Chopper offset stabilized current sensing amplifier

Current sensing is an indispensable technique employed across various uses, prominently in facilitating energy conservation, protection, and motor drives. It serves as a critical tool for ensuring safety and optimizing the performance of industrial machines, motors and other applications. The design of current sensing amplifier demands low offset, which is hard to achieve without using dynamic offset compensation techniques. However, commonly employed methods such as chopping stabilisation and auto zero present several challenges. At current state of art, auto zero does not deteriorate transient speed by employing ping pong approach. However, it requires a considerable area to achieve similar offset reduction compared to chopper offset stabilisation. Additionally, it introduces noise folding which exacerbates the white noise. While chopping stabilisation technique offers significant noise and offset reduction, they lead to long settling time due to the addition of low pass filter or ripple reduction techniques to reduce the ripple voltage.
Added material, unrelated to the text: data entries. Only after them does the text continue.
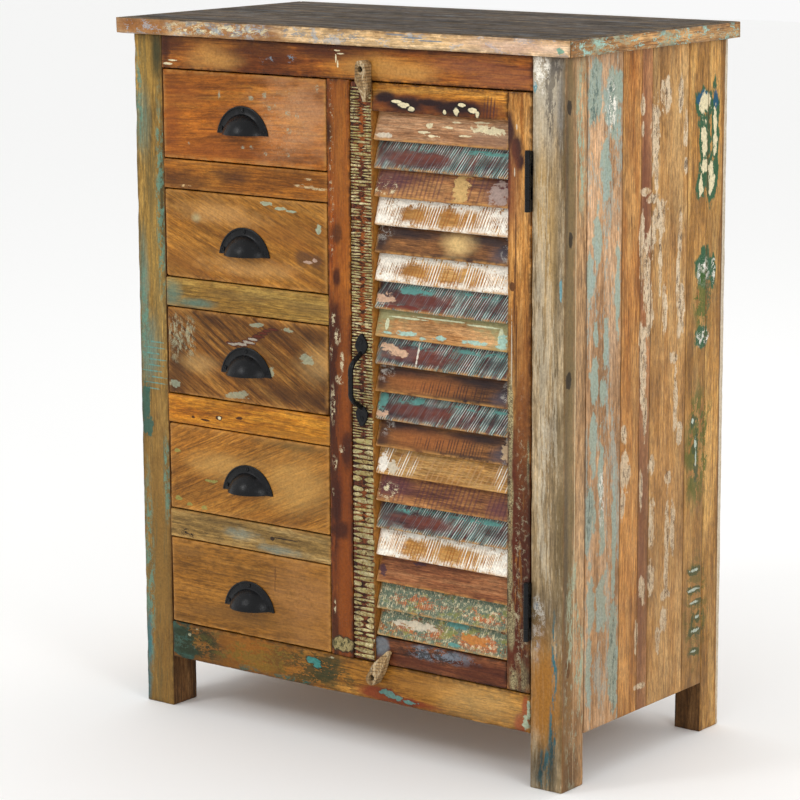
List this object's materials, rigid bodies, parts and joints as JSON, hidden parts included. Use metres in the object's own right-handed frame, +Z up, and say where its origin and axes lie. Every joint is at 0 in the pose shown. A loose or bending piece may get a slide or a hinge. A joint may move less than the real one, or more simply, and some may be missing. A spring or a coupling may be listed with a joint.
{
  "type": "highboard",
  "caption": "Tall narrow timber cabinet on square legs: a column of drawers with cup pulls beside a louvred door with a bow handle and two wooden turn latches, under a flat top.",
  "frame": {"origin": "on the floor, in the middle of the box that the whole piece fills with its door handle", "axes": "+X to the right seen from the front, +Y from the front to the back, +Z up; the drawers and the door face -Y"},
  "size_m": [0.752, 0.4137, 0.97],
  "materials": {
    "reclaimed_timber": "old timber with paint remains under satin wax",
    "painted_timber": "old timber with scraped paint under satin wax",
    "top_timber": "dark worn timber, satin",
    "inner_timber": "plain sawn timber, matt",
    "black_iron": "black satin"
  },
  "bodies": {
    "root": {"top_planks": "top_timber", "top_edging": "top_timber", "leg_front_left": "reclaimed_timber", "leg_front_right": "reclaimed_timber", "leg_back_left": "reclaimed_timber", "leg_back_right": "reclaimed_timber", "top_rail": "reclaimed_timber", "bottom_rail": "reclaimed_timber", "drawer_rails": "reclaimed_timber", "centre_post": "reclaimed_timber", "partition": "inner_timber", "side_planks_left": "reclaimed_timber", "side_planks_right": "reclaimed_timber", "back_panel": "inner_timber", "back_rails": "inner_timber", "cabinet_floor": "inner_timber", "shelf": "inner_timber", "cleats": "inner_timber", "drawer_runners": "inner_timber", "hinge_frame_leaves": "black_iron", "hinge_pins": "black_iron", "hinge_frame_screws": "black_iron", "latch_screws": "black_iron"},
    "door": {"door_stile_left": "painted_timber", "door_stile_right": "painted_timber", "door_rail_top": "painted_timber", "door_rail_bottom": "painted_timber", "door_slats": "painted_timber", "door_handle": "black_iron", "door_handle_screws": "black_iron", "hinge_door_leaves": "black_iron", "hinge_door_screws": "black_iron"},
    "latch_top": {"latch_top": "painted_timber"},
    "latch_bottom": {"latch_bottom": "painted_timber"},
    "drawer_1": {"drawer_1_front": "reclaimed_timber", "drawer_1_box": "inner_timber", "drawer_1_bottom": "inner_timber", "drawer_1_pull": "black_iron", "drawer_1_pull_screws": "black_iron"},
    "drawer_2": {"drawer_2_front": "reclaimed_timber", "drawer_2_box": "inner_timber", "drawer_2_bottom": "inner_timber", "drawer_2_pull": "black_iron", "drawer_2_pull_screws": "black_iron"},
    "drawer_3": {"drawer_3_front": "reclaimed_timber", "drawer_3_box": "inner_timber", "drawer_3_bottom": "inner_timber", "drawer_3_pull": "black_iron", "drawer_3_pull_screws": "black_iron"},
    "drawer_4": {"drawer_4_front": "reclaimed_timber", "drawer_4_box": "inner_timber", "drawer_4_bottom": "inner_timber", "drawer_4_pull": "black_iron", "drawer_4_pull_screws": "black_iron"},
    "drawer_5": {"drawer_5_front": "reclaimed_timber", "drawer_5_box": "inner_timber", "drawer_5_bottom": "inner_timber", "drawer_5_pull": "black_iron", "drawer_5_pull_screws": "black_iron"}
  },
  "joints": [
    {"name": "door_hinge", "type": "hinge", "parent": "root", "child": "door", "pos_m": [0.30675, -0.185, 0.5135], "axis": [0, 0, 1], "range_deg": [0, 165]},
    {"name": "drawer_1_slide", "type": "slide", "parent": "root", "child": "drawer_1", "axis": [0, -1, 0], "range_m": [0, 0.24]},
    {"name": "drawer_2_slide", "type": "slide", "parent": "root", "child": "drawer_2", "axis": [0, -1, 0], "range_m": [0, 0.24]},
    {"name": "drawer_3_slide", "type": "slide", "parent": "root", "child": "drawer_3", "axis": [0, -1, 0], "range_m": [0, 0.24]},
    {"name": "drawer_4_slide", "type": "slide", "parent": "root", "child": "drawer_4", "axis": [0, -1, 0], "range_m": [0, 0.24]},
    {"name": "drawer_5_slide", "type": "slide", "parent": "root", "child": "drawer_5", "axis": [0, -1, 0], "range_m": [0, 0.24]},
    {"name": "latch_top_turn", "type": "hinge", "parent": "root", "child": "latch_top", "pos_m": [0.0473, -0.177, 0.919], "axis": [0, 1, 0], "range_deg": [-95, 95]},
    {"name": "latch_bottom_turn", "type": "hinge", "parent": "root", "child": "latch_bottom", "pos_m": [0.06, -0.177, 0.108], "axis": [0, 1, 0], "continuous": true}
  ]
}
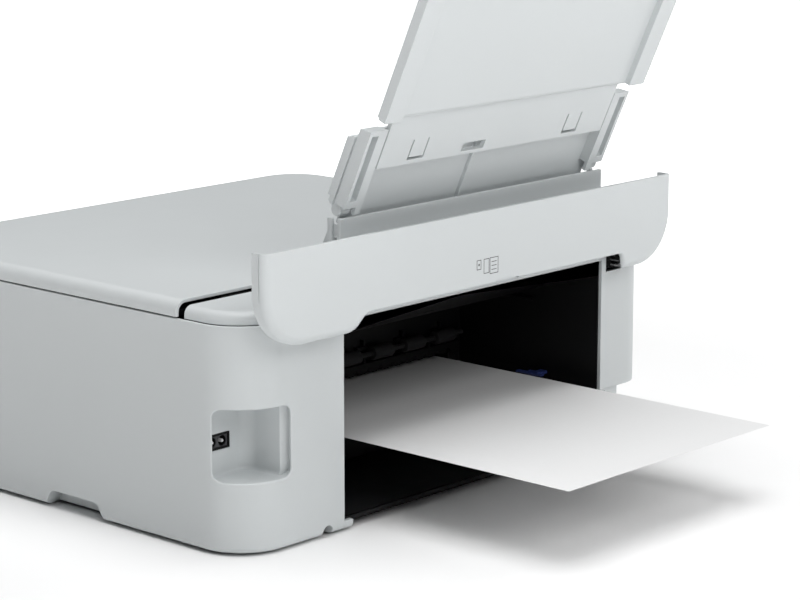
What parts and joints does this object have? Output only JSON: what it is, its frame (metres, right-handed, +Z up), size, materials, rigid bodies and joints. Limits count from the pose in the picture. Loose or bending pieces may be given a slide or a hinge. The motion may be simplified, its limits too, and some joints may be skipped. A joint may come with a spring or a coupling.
{
  "type": "inkjet printer",
  "caption": "Compact light grey inkjet printer with flatbed scanner: rounded case, open rear bay with a sheet, upright rear cover and telescopic paper support.",
  "frame": {"origin": "under the middle of the whole object's box, on the surface where the feet stand", "axes": "+X to the right seen from the front, +Y to the rear, where the sheet sticks out, +Z up"},
  "size_m": [0.403, 0.5078, 0.3703],
  "materials": {
    "light_plastic": "fine satin grain",
    "dark_plastic": "matt black moulding",
    "blue_plastic": "satin blue moulding",
    "screen_plastic": "gloss black",
    "rubber": "matt grey-black",
    "steel": "zinc-coated pressed steel and ground rods",
    "socket_metal": "nickel plate",
    "glass": "clear polished",
    "board": "green solder mask",
    "supply_case": "matt dark grey",
    "sheet_paper": "uncoated white office paper",
    "white_foam": "white foam-backed film"
  },
  "bodies": {
    "printer_base": {"main_case": "light_plastic", "base_pan": "dark_plastic", "foot_rear_right": "rubber", "foot_rear_left": "rubber", "foot_front_right": "rubber", "foot_front_left": "rubber", "bay_liner": "dark_plastic", "exit_comb": "dark_plastic", "deck_cover": "light_plastic", "feeder_shield": "light_plastic", "feeder_hopper": "dark_plastic", "power_inlet": "dark_plastic", "power_supply": "supply_case", "main_board": "board", "usb_port": "socket_metal", "engine_frame": "steel", "carriage_rail": "steel", "platen": "dark_plastic", "maintenance_station": "dark_plastic", "feed_motor": "steel", "carriage_motor": "steel", "carriage_belt": "rubber"},
    "scanner_unit": {"scanner_tray": "dark_plastic", "scanner_frame": "dark_plastic", "scanner_glass": "glass", "scan_rail": "steel", "lid_hinge_left": "dark_plastic", "lid_hinge_right": "dark_plastic"},
    "scan_carriage": {"scan_carriage": "dark_plastic"},
    "lid": {"scanner_lid": "light_plastic", "lid_mat": "white_foam"},
    "rear_cover": {"rear_cover": "light_plastic", "cover_hinge_left": "dark_plastic", "cover_hinge_right": "dark_plastic"},
    "support_base": {"support_frame": "light_plastic"},
    "support_middle": {"support_mid": "light_plastic"},
    "support_upper": {"support_top": "light_plastic"},
    "guide_right": {"guide_right": "light_plastic"},
    "guide_left": {"guide_left": "light_plastic"},
    "guide_pinion": {"guide_pinion": "dark_plastic"},
    "print_carriage": {"print_carriage": "dark_plastic", "print_head": "steel", "ink_black": "dark_plastic", "ink_colour": "dark_plastic"},
    "feed_roller": {"feed_roller": "rubber", "feed_gear": "dark_plastic"},
    "motor_pinion": {"motor_pinion": "dark_plastic"},
    "exit_roller": {"exit_roller": "rubber"},
    "transport_rollers": {"transport_rollers": "rubber"},
    "pickup_roller": {"pickup_roller": "rubber"},
    "control_panel": {"control_panel": "light_plastic", "touch_screen": "screen_plastic"},
    "power_button": {"power_button": "light_plastic"},
    "front_door": {"front_door": "light_plastic"},
    "output_tray": {"output_tray": "light_plastic"},
    "paper_cassette": {"paper_cassette": "dark_plastic"},
    "paper_sheet": {"paper_sheet": "sheet_paper"},
    "release_lever": {"release_lever": "blue_plastic"}
  },
  "joints": [
    {"name": "scanner_lift", "type": "hinge", "parent": "printer_base", "child": "scanner_unit", "pos_m": [0, 0.04015, 0.151], "axis": [-1, 0, 0], "range_deg": [0, 18]},
    {"name": "lid_hinge", "type": "hinge", "parent": "scanner_unit", "child": "lid", "pos_m": [0, 0.04015, 0.151], "axis": [-1, 0, 0], "range_deg": [0, 70]},
    {"name": "scan_carriage_slide", "type": "slide", "parent": "scanner_unit", "child": "scan_carriage", "axis": [1, 0, 0], "range_m": [0, 0.295]},
    {"name": "rear_cover_hinge", "type": "hinge", "parent": "printer_base", "child": "rear_cover", "pos_m": [0, 0.09715, 0.14], "axis": [1, 0, 0], "range_deg": [0, 18]},
    {"name": "support_tilt", "type": "hinge", "parent": "printer_base", "child": "support_base", "pos_m": [0, 0.08415, 0.205], "axis": [1, 0, 0], "range_deg": [0, 24.5]},
    {"name": "support_middle_slide", "type": "slide", "parent": "support_base", "child": "support_middle", "axis": [0, 0.4147, 0.91], "range_m": [-0.022, 0]},
    {"name": "support_upper_slide", "type": "slide", "parent": "support_middle", "child": "support_upper", "axis": [0, 0.4147, 0.91], "range_m": [-0.044, 0]},
    {"name": "guide_right_slide", "type": "slide", "parent": "printer_base", "child": "guide_right", "axis": [-1, 0, 0], "range_m": [0, 0.055]},
    {"name": "guide_left_slide", "type": "slide", "parent": "printer_base", "child": "guide_left", "axis": [1, 0, 0], "range_m": [0, 0.055]},
    {"name": "guide_pinion_spin", "type": "hinge", "parent": "printer_base", "child": "guide_pinion", "pos_m": [-0.0245, 0.05015, 0.136], "axis": [0, 1, 0], "range_deg": [-480, 480]},
    {"name": "print_carriage_slide", "type": "slide", "parent": "printer_base", "child": "print_carriage", "axis": [-1, 0, 0], "range_m": [0, 0.235]},
    {"name": "feed_roller_spin", "type": "hinge", "parent": "printer_base", "child": "feed_roller", "pos_m": [0, -0.04385, 0.044], "axis": [1, 0, 0], "continuous": true},
    {"name": "motor_pinion_spin", "type": "hinge", "parent": "printer_base", "child": "motor_pinion", "pos_m": [-0.19, -0.06675, 0.044], "axis": [1, 0, 0], "continuous": true},
    {"name": "exit_roller_spin", "type": "hinge", "parent": "printer_base", "child": "exit_roller", "pos_m": [0, -0.12385, 0.0445], "axis": [1, 0, 0], "continuous": true},
    {"name": "transport_roller_spin", "type": "hinge", "parent": "printer_base", "child": "transport_rollers", "pos_m": [0, -0.02535, 0.0695], "axis": [1, 0, 0], "continuous": true},
    {"name": "pickup_roller_spin", "type": "hinge", "parent": "printer_base", "child": "pickup_roller", "pos_m": [0, -0.00985, 0.1135], "axis": [1, 0, 0], "continuous": true},
    {"name": "control_panel_tilt", "type": "hinge", "parent": "printer_base", "child": "control_panel", "pos_m": [0, -0.25095, 0.139], "axis": [-1, 0, 0], "range_deg": [0, 45]},
    {"name": "power_button_press", "type": "slide", "parent": "control_panel", "child": "power_button", "axis": [0, 1, 0], "range_m": [0, 0.0012], "stiffness_N_per_m": 300, "springref_m": -0.001},
    {"name": "front_door_hinge", "type": "hinge", "parent": "printer_base", "child": "front_door", "pos_m": [0, -0.25235, 0.0525], "axis": [1, 0, 0], "range_deg": [0, 88]},
    {"name": "output_tray_slide", "type": "slide", "parent": "printer_base", "child": "output_tray", "axis": [0, -1, 0], "range_m": [0, 0.105]},
    {"name": "cassette_slide", "type": "slide", "parent": "printer_base", "child": "paper_cassette", "axis": [0, -1, 0], "range_m": [0, 0.18]},
    {"name": "sheet_slide", "type": "slide", "parent": "printer_base", "child": "paper_sheet", "axis": [0, 1, 0], "range_m": [0, 0.145]},
    {"name": "release_lever_hinge", "type": "hinge", "parent": "printer_base", "child": "release_lever", "pos_m": [-0.1462, 0.04815, 0.0506], "axis": [0, -1, 0], "range_deg": [0, 60]}
  ],
  "couplings": [
    {"joint": "guide_left_slide", "follows": "guide_right_slide", "ratio": 1},
    {"joint": "guide_pinion_spin", "follows": "guide_right_slide", "rad_per_m": -147.06},
    {"joint": "motor_pinion_spin", "follows": "feed_roller_spin", "ratio": -4},
    {"joint": "exit_roller_spin", "follows": "feed_roller_spin", "ratio": 1.25},
    {"joint": "transport_roller_spin", "follows": "feed_roller_spin", "ratio": -1.2},
    {"joint": "pickup_roller_spin", "follows": "feed_roller_spin", "ratio": 0.6316}
  ]
}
To have the benefit of chopping stabilisation noise reduction while maintaining fast transient response, chopper offset stabilisation had been proposed. The aim of this project is to design a current sensing amplifier with low offset, low noise, and good transient speed without sacrificing a large area. To circumvent the issues brought by other dynamic offset compensation techniques, chopper offset stabilization technique is employed. It operates by having two-frequency path where one of the paths is dynamic offset compensated to compensate the offset of another path. This ensures the transient speed of the amplifier will not be affected by dynamic offset compensation and ensure continuous operation of the current sense amplifier without sacrificing large area. In this project, the offset of the amplifier can reduce below 5𝜇𝑉 with a transient speed of 2𝜇s which has met the design specifications while ensuring large current sensing range. In this project, the current sensing amplifier will be used in latching current limiter to provide the exact loading current information for the user about the downstream loads. This information can be further processed by the FPGA after ADC digitizing.